▸ Set task: Give the listing again in full, exactly as written.

--- Start Exercise inputs ---

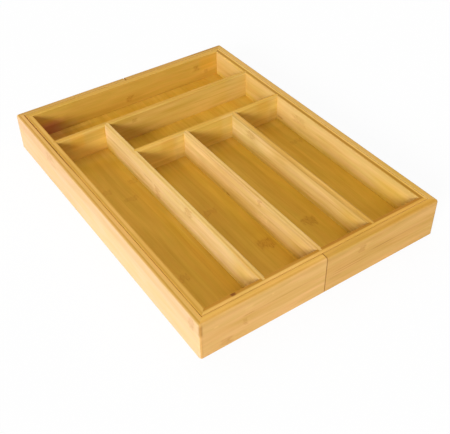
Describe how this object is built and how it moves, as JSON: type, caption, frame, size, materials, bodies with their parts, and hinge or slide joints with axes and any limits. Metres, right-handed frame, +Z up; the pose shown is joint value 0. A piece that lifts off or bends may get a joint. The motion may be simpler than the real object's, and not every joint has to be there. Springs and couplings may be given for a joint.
{
  "type": "expandable drawer organizer",
  "caption": "Expandable bamboo drawer organizer: a compartmented tray between outer halves that slide apart sideways and uncover extra compartments at its ends.",
  "frame": {"origin": "middle of the closed organizer's footprint, on the surface that it stands on", "axes": "+X to the right along the slides, +Y from the front to the back along the long compartments, +Z up"},
  "size_m": [0.325, 0.444, 0.051],
  "materials": {
    "end_wall": "bamboo, pale side grain, satin lacquer",
    "half_wall": "bamboo, warm honey, satin lacquer",
    "tray_wall": "bamboo, warm honey, satin lacquer",
    "divider": "bamboo, warm honey, satin lacquer",
    "floor": "bamboo board of narrow strips, satin lacquer",
    "runner": "bamboo, bare"
  },
  "bodies": {
    "tray": {"tray_front_wall": "tray_wall", "tray_right_wall": "tray_wall", "tray_back_wall": "tray_wall", "tray_left_wall": "tray_wall", "tray_floor": "floor", "rear_cross_divider": "divider", "second_cross_divider": "divider", "long_divider_left": "divider", "long_divider_middle": "divider", "long_divider_right": "divider", "front_left_runner": "runner", "front_right_runner": "runner", "back_left_runner": "runner", "back_right_runner": "runner"},
    "left_half": {"left_end_wall": "end_wall", "left_front_wall": "half_wall", "left_back_wall": "half_wall", "left_floor": "floor"},
    "right_half": {"right_end_wall": "end_wall", "right_front_wall": "half_wall", "right_back_wall": "half_wall", "right_floor": "floor"}
  },
  "joints": [
    {"name": "left_slide", "type": "slide", "parent": "tray", "child": "left_half", "axis": [-1, 0, 0], "range_m": [0, 0.118]},
    {"name": "right_slide", "type": "slide", "parent": "tray", "child": "right_half", "axis": [1, 0, 0], "range_m": [0, 0.122]}
  ]
}
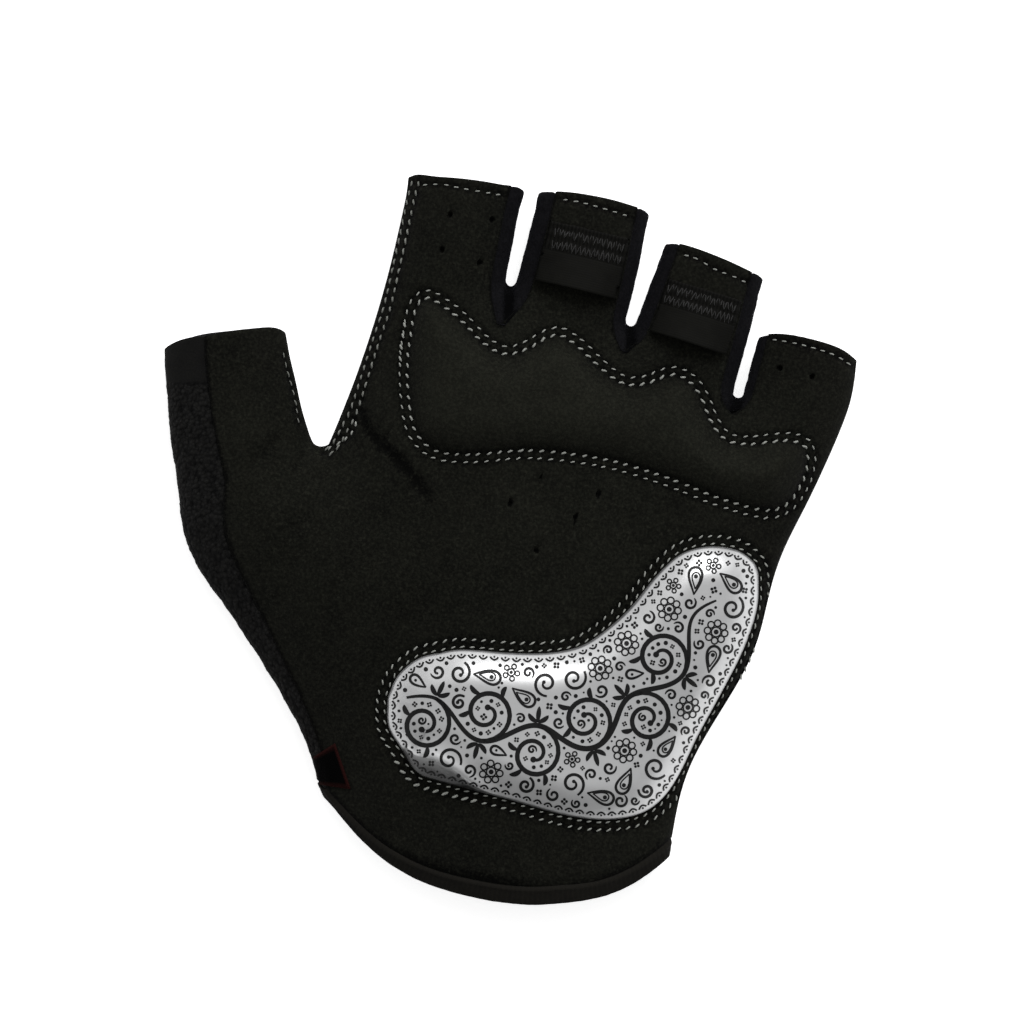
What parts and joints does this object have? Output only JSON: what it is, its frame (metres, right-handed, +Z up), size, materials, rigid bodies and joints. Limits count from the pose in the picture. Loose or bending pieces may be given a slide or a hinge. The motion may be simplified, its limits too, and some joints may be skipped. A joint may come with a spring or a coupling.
{
  "type": "cycling glove",
  "caption": "Left-hand fingerless cycling glove lying palm up, with a padded suede palm, stretch gussets between the fingers, pull loops and an elastic cuff.",
  "frame": {"origin": "on the surface that the glove rests on, below the middle of the palm", "axes": "+X across the palm towards the little finger, +Y towards the fingertips, +Z up out of the palm"},
  "size_m": [0.1573, 0.1632, 0.0257],
  "materials": {
    "suede": "matt brushed suede",
    "stretch_knit": "fine stretch knit",
    "terry": "looped towelling",
    "elastic": "woven elastic",
    "ribbed_tape": "ribbed satin tape",
    "printed_silver": "smooth silver coating with dark print"
  },
  "bodies": {
    "root": {"palm_panel": "suede", "back_panel": "stretch_knit", "fourchette_index_middle": "stretch_knit", "fourchette_middle_ring": "stretch_knit", "fourchette_ring_little": "stretch_knit", "thumb_wipe": "terry", "cuff_band": "elastic", "side_tab": "ribbed_tape", "knuckle_pad": "suede", "heel_pad": "printed_silver", "pull_loop_middle": "ribbed_tape", "pull_loop_ring": "ribbed_tape"}
  },
  "joints": []
}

--- End Exercise inputs ---

▸ The reply:
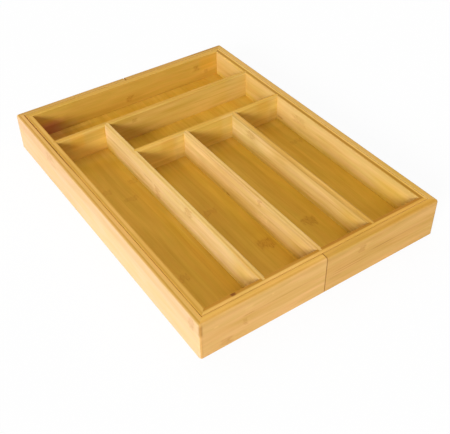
Describe how this object is built and how it moves, as JSON: type, caption, frame, size, materials, bodies with their parts, and hinge or slide joints with axes and any limits. Metres, right-handed frame, +Z up; the pose shown is joint value 0. A piece that lifts off or bends may get a joint. The motion may be simpler than the real object's, and not every joint has to be there. Springs and couplings may be given for a joint.
{
  "type": "expandable drawer organizer",
  "caption": "Expandable bamboo drawer organizer: a compartmented tray between outer halves that slide apart sideways and uncover extra compartments at its ends.",
  "frame": {"origin": "middle of the closed organizer's footprint, on the surface that it stands on", "axes": "+X to the right along the slides, +Y from the front to the back along the long compartments, +Z up"},
  "size_m": [0.325, 0.444, 0.051],
  "materials": {
    "end_wall": "bamboo, pale side grain, satin lacquer",
    "half_wall": "bamboo, warm honey, satin lacquer",
    "tray_wall": "bamboo, warm honey, satin lacquer",
    "divider": "bamboo, warm honey, satin lacquer",
    "floor": "bamboo board of narrow strips, satin lacquer",
    "runner": "bamboo, bare"
  },
  "bodies": {
    "tray": {"tray_front_wall": "tray_wall", "tray_right_wall": "tray_wall", "tray_back_wall": "tray_wall", "tray_left_wall": "tray_wall", "tray_floor": "floor", "rear_cross_divider": "divider", "second_cross_divider": "divider", "long_divider_left": "divider", "long_divider_middle": "divider", "long_divider_right": "divider", "front_left_runner": "runner", "front_right_runner": "runner", "back_left_runner": "runner", "back_right_runner": "runner"},
    "left_half": {"left_end_wall": "end_wall", "left_front_wall": "half_wall", "left_back_wall": "half_wall", "left_floor": "floor"},
    "right_half": {"right_end_wall": "end_wall", "right_front_wall": "half_wall", "right_back_wall": "half_wall", "right_floor": "floor"}
  },
  "joints": [
    {"name": "left_slide", "type": "slide", "parent": "tray", "child": "left_half", "axis": [-1, 0, 0], "range_m": [0, 0.118]},
    {"name": "right_slide", "type": "slide", "parent": "tray", "child": "right_half", "axis": [1, 0, 0], "range_m": [0, 0.122]}
  ]
}
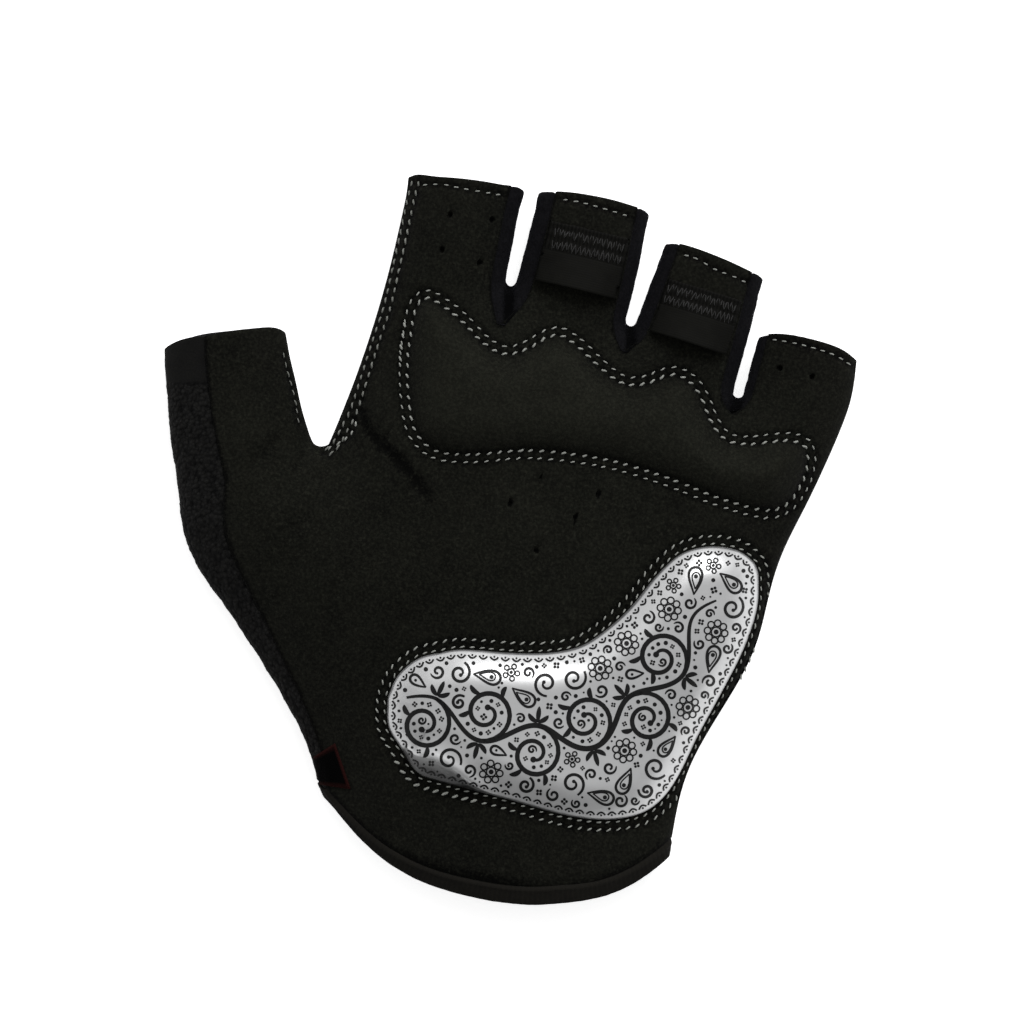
What parts and joints does this object have? Output only JSON: what it is, its frame (metres, right-handed, +Z up), size, materials, rigid bodies and joints. Limits count from the pose in the picture. Loose or bending pieces may be given a slide or a hinge. The motion may be simplified, its limits too, and some joints may be skipped. A joint may come with a spring or a coupling.
{
  "type": "cycling glove",
  "caption": "Left-hand fingerless cycling glove lying palm up, with a padded suede palm, stretch gussets between the fingers, pull loops and an elastic cuff.",
  "frame": {"origin": "on the surface that the glove rests on, below the middle of the palm", "axes": "+X across the palm towards the little finger, +Y towards the fingertips, +Z up out of the palm"},
  "size_m": [0.1573, 0.1632, 0.0257],
  "materials": {
    "suede": "matt brushed suede",
    "stretch_knit": "fine stretch knit",
    "terry": "looped towelling",
    "elastic": "woven elastic",
    "ribbed_tape": "ribbed satin tape",
    "printed_silver": "smooth silver coating with dark print"
  },
  "bodies": {
    "root": {"palm_panel": "suede", "back_panel": "stretch_knit", "fourchette_index_middle": "stretch_knit", "fourchette_middle_ring": "stretch_knit", "fourchette_ring_little": "stretch_knit", "thumb_wipe": "terry", "cuff_band": "elastic", "side_tab": "ribbed_tape", "knuckle_pad": "suede", "heel_pad": "printed_silver", "pull_loop_middle": "ribbed_tape", "pull_loop_ring": "ribbed_tape"}
  },
  "joints": []
}